Jim Sobb and Steve Benson are also three-time winners – and twice runners-up – but Small, head coach of Illinois’ men’s team, trumped everyone when he came back from that playoff defeat to win eight straight titles from 2003 to 2010, doing so by anywhere from one to 11 strokes. He’s since added titles in 2013 and 2014 for a total of 11, winning by a total of 45 strokes while playing the 33 rounds at 84-under-par. His low round in 2010, a 63 on Olympia Fields’ South Course featuring six birdies and an eagle, set the competitive course record.

Small’s total of 13-under 200 at Olympia South that year, and his 16-under 200 at Stonewall Orchard Golf Course in 2014, are the low aggregates for the Illinois PGA Championship. But the low round in championship history is owned by Bob Harris. The meteor from Sunset Ridge Country Club scalded Arlington Country Club with a 9-under 62 in the second round of the 1959 contest to beat Tony Holguin by two strokes.

Close calls abound in the Illinois PGA Championship, and some have been heartbreakers. Mike Harrigan, who finished solo second or shared it five times, might have the topper. In 1979, the first year the tournament was played at Kemper Lakes, he stood on the 18th tee in the final round as the leader, even after bogeys on the 15th, 16th and 17th holes. He made a 9 on the par-4 finishing hole and finished in a tie for third, four strokes behind winner Emil Esposito. Kemper impresario Jim Kemper was so impressed by Esposito’s steady play, he hired him as Kepmer Lakes’ head pro.

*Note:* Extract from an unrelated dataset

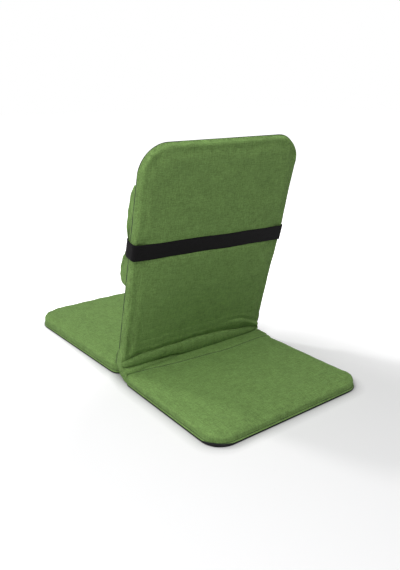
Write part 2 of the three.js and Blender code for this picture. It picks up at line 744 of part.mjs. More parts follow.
// Rear flap: down the back, out over the hinge, in at a deep fold, and along the tail to its seam
function rearFlapPath(rise, seam) {
  const lift = clearance + cloth.flap;
  const slope = (along, out) => new THREE.Vector2(
    along * Math.sin(tilt) + out * Math.cos(tilt),
    hinge.height + along * Math.cos(tilt) - out * Math.sin(tilt));
  const face = (along) => crownAt(back, along) - back.axisHeight + lift;
  const rearFace = back.boxing + back.edge - back.axisHeight;
  const skirt = rise * flapShares.skirt;
  const tailTop = (distance) => new THREE.Vector2(distance, crownAt(tail, distance) + lift);
  const fold = slope(-flap.foldDepth, rearFace + flap.foldOut);
  const rollStart = tail.start + tail.edge;
  return new THREE.CatmullRomCurve3([
    slope(rise + flap.lap, face(rise + flap.lap)),
    slope(rise + flap.lap / 2, face(rise + flap.lap / 2)),
    slope(rise, face(rise)),
    slope(rise / 2, rearFace + lift + skirt * flapShares.skirtMiddle),
    slope(0, rearFace + lift + skirt),
    fold,
    new THREE.Vector2(fold.x + flap.rollOut / 2, fold.y + cloth.flap),
    tailTop(rollStart + flap.rollOut).add(new THREE.Vector2(0, cloth.flap)),
    tailTop((rollStart + flap.rollOut + seam) / 2),
    tailTop(seam)
  ].map((p) => new THREE.Vector3(0, p.x, p.y)), false, 'centripetal');
}

function rearFlap() {
  const half = overHinge(flap.overhang);
  const rises = new THREE.SplineCurve([
    new THREE.Vector2(-half, flap.farRise),
    new THREE.Vector2(-half * flapShares.farMiddle, flap.farMiddleRise),
    new THREE.Vector2(0, flap.middleRise),
    new THREE.Vector2(half * flapShares.nearMiddle, flap.nearMiddleRise),
    new THREE.Vector2(half, flap.nearRise)
  ]);
  const seams = new THREE.SplineCurve([
    new THREE.Vector2(-half, flap.farSeam), new THREE.Vector2(0, flap.middleSeam),
    new THREE.Vector2(half, flap.nearSeam)
  ]);
  const stations = 12;
  const pathSteps = 20;
  const grid = [];
  for (let i = 0; i <= stations; i += 1) {
    const rise = rises.getPoint(i / stations);
    const seam = seams.getPoint(i / stations);
    const path = rearFlapPath(rise.y, seam.y).getPoints(pathSteps);
    grid.push(path.map((p) => p.setX(rise.x)));
  }
  return sheet(grid, cloth.flap);
}

// Hinge gusset: from the seat's edge down between the leaves and up over the tail's edge
function hingeGusset() {
  const lift = clearance + cloth.flap / 2;
  const steps = gussetArcSteps;
  const round = (leaf, hand) => {
    const radius = leaf.edge + lift;
    const points = [];
    for (let step = 0; step <= steps; step += 1) {
      const angle = (Math.PI / 2) * (step / steps);
      points.push(new THREE.Vector2(
        hand * (leaf.start + leaf.edge - radius * Math.sin(angle)),
        leaf.boxing + radius * Math.cos(angle)));
    }
    return points;
  };
  const lip = (leaf, hand) => {
    const distance = leaf.start + leaf.edge + gusset.lip;
    return new THREE.Vector2(hand * distance, crownAt(leaf, distance) + lift);
  };
  const low = tail.boxing - tail.start;
  const path = [
    lip(seat, -1), ...round(seat, -1),
    new THREE.Vector2(0, low),
    ...round(tail, 1).reverse(), lip(tail, 1)
  ];
  const side = tongueSide + gusset.overlap;
  const stations = 8;
  const grid = [];
  for (let i = 0; i <= stations; i += 1) {
    const x = THREE.MathUtils.lerp(-side, side, i / stations);
    const wave = gusset.wave * Math.sin(i * Math.PI / 2);
    grid.push(path.map((p, j) => new THREE.Vector3(
      x, p.x, p.y + (j > 0 && j < path.length - 1 ? Math.abs(wave) : 0))));
  }
  return sheet(grid, cloth.flap);
}

// Side gusset: puckered cloth over the rivet's head that closes the hinge corner at one side
function sideGussetSheet(hand) {
  const rows = 8;
  const columns = 6;
  const top = hinge.height + sideGusset.radius;
  const rivetFace = hinge.side + caseFace + clearance + pivot.head;
  const offset = rivetFace + clearance + sideGusset.pucker + cloth.flap / 2;
  const grid = [];
  for (let r = 0; r <= rows; r += 1) {
    const z = THREE.MathUtils.lerp(cloth.baseRim + clearance, top, r / rows);
    const above = Math.max(z - hinge.height, 0);
    const reach = Math.sqrt(sideGusset.radius ** 2 - above ** 2);
    const half = Math.max(Math.min(reach, sideGusset.halfDepth), sideGusset.pucker);
    const rear = z < tail.boxing + tail.edge ? tail.notch - clearance : half;
    const row = [];
    for (let c = 0; c <= columns; c += 1) {
      const y = THREE.MathUtils.lerp(-half, rear, c / columns);
      const pucker = sideGusset.pucker * Math.sin((r + c) * Math.PI / 2);
      row.push(new THREE.Vector3(hand * (offset + pucker), y, z));
    }
    grid.push(row);
  }
  return sheet(grid, cloth.flap);
}

// Places leaf space in the chair: x across, y out from the hinge, z off the leaf's inner face
function leafSpace(parent, leafAxes, origin) {
  const space = new THREE.Group();
  const matrix = new THREE.Matrix4().makeBasis(...leafAxes).setPosition(origin);
  matrix.decompose(space.position, space.quaternion, space.scale);
  parent.add(space);
  return space;
}

function buildChair() {
  const root = new THREE.Group();
  const chair = new THREE.Group();
  chair.position.y = (seat.length - tail.length) / 2;
  root.add(chair);

  const across = new THREE.Vector3(1, 0, 0);
  const rearwards = new THREE.Vector3(0, 1, 0);
  const upwards = new THREE.Vector3(0, 0, 1);
  const origin = new THREE.Vector3();
  const tailSpace = leafSpace(chair, [across, rearwards, upwards], origin);
  const seatSpace = leafSpace(chair, [reversed(across), reversed(rearwards), upwards], origin);
  const backSpace = new THREE.Group();
  backSpace.position.z = hinge.height;
  backSpace.rotation.x = -tilt;
  chair.add(backSpace);
  const backLeaf = leafSpace(backSpace, [reversed(across), upwards, rearwards],
    new THREE.Vector3(0, -back.axisHeight, 0));

  const armTop = tail.frameHeight + hinge.armWidth / 2 + clearance;
  addPiece(tailSpace, 'tail_frame', frameTube(tail, frameLegSide), 'painted');
  addPiece(tailSpace, 'tail_cross_tube', crossTube(tail, frameLegSide), 'painted');
  addPiece(tailSpace, 'tail_foam', leafFoam(tail, frameLegSide, false), 'foam');
  addPiece(tailSpace, 'tail_cover', leafCover(tail,
    armSlots(tail, frameLegSide, caseFace, -cutOverrun, armTop)), 'green');
  addPiece(tailSpace, 'tail_base_cloth', baseCloth(tail), 'black');

  addPiece(seatSpace, 'seat_frame', frameTube(seat, seatLegSide), 'painted');
  addPiece(seatSpace, 'seat_cross_tube', crossTube(seat, seatLegSide), 'painted');
  addPiece(seatSpace, 'seat_foam', leafFoam(seat, seatLegSide, false), 'foam');
  addPiece(seatSpace, 'seat_cover', leafCover(seat,
    armSlots(seat, seatLegSide, hinge.seatPlate / 2, -cutOverrun, armTop)), 'green');
  addPiece(seatSpace, 'seat_base_cloth', baseCloth(seat), 'black');

  const ratchetTop = back.frameHeight + hinge.armWidth / 2 + clearance;
  addPiece(backLeaf, 'back_frame', frameTube(back, frameLegSide), 'painted');
  addPiece(backLeaf, 'back_cross_tube', crossTube(back, frameLegSide), 'painted');
  addPiece(backLeaf, 'back_foam', leafFoam(back, frameLegSide, true), 'foam');
  addPiece(backLeaf, 'back_rear_cover', leafCover(back,
    armSlots(back, frameLegSide, hinge.ratchetPlate / 2, -cutOverrun, ratchetTop)), 'darkGreen');
  addPiece(backLeaf, 'back_front_cover', frontPanel(back), 'green');

  clickHinge(chair, backSpace, 'left', 1);
  clickHinge(chair, backSpace, 'right', -1);

  const strapRear = back.boxing + back.edge + back.crown - back.axisHeight + clearance;
  const cushionRear = -(back.axisHeight + back.frontCrown + cloth.cover + 2 * clearance);
  addPiece(backSpace, 'lumbar_cushion', lumbarCushion(cushionRear), 'green');
  addPiece(backSpace, 'lumbar_strap', lumbarStrap(strapRear, cushionRear), 'webbing');

  addPiece(chair, 'rear_flap', rearFlap(), 'green');
  addPiece(chair, 'hinge_gusset', hingeGusset(), 'green');
  addPiece(chair, 'left_side_gusset', sideGussetSheet(1), 'green');
  addPiece(chair, 'right_side_gusset', sideGussetSheet(-1), 'green');
  return root;
}

export default buildChair();
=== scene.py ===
# Folding floor chair: soft forms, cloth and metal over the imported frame, in metres.
import json
import math

import bmesh
import bpy
import numpy as np
from mathutils import Matrix, Vector
from mathutils.bvhtree import BVHTree
from mathutils.geometry import delaunay_2d_cdt


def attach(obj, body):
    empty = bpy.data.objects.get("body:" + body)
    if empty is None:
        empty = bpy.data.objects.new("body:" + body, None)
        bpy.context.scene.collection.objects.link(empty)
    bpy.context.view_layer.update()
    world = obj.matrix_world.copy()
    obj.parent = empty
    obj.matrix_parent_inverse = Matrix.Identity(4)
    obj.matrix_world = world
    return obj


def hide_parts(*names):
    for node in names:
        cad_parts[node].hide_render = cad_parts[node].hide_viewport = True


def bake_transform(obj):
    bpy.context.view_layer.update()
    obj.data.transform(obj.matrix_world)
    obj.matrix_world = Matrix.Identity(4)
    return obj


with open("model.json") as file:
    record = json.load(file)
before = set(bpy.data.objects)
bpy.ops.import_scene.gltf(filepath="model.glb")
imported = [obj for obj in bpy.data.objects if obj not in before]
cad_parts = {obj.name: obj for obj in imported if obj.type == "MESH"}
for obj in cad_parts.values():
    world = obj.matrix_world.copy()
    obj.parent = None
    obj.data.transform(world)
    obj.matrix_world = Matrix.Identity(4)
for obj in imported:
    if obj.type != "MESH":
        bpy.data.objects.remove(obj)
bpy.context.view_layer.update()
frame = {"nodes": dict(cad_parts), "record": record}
scene = bpy.context.scene

# Camera, fitted to the photograph at 400 by 570
CAMERA_AT = Vector((0.7976, 1.1307, 0.6366))
CAMERA_YAW = math.radians(-127.34)
CAMERA_PITCH = math.radians(-18.58)
CAMERA_LENS = 37.77

# Hinge axis and lean of the back
HINGE = np.array([0.0, 0.0505, 0.038])
TILT = math.radians(14.6)
UP = np.array([0.0, math.sin(TILT), math.cos(TILT)])
REARWARD = np.array([0.0, math.cos(TILT), -math.sin(TILT)])
ACROSS = np.array([1.0, 0.0, 0.0])
AXIS_HEIGHT = 0.008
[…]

Great shots have also figured in the outcome. Perhaps the greatest was Steve Benson’s timely 6-iron ace on the 171-yard 17th at Kemper Lakes in 1994. It lifted him to a one-stroke victory over Jim Estes and the last of his three titles.

Nobody’s won by more than the 11-stroke margin Small crafted in 2010, but more than half the time, the margin of victory is two strokes or less, including 11 playoffs – the one way Small hasn’t won.

There’s always something new in the Illinois PGA Championship. For an old staple, it’s looking quite young.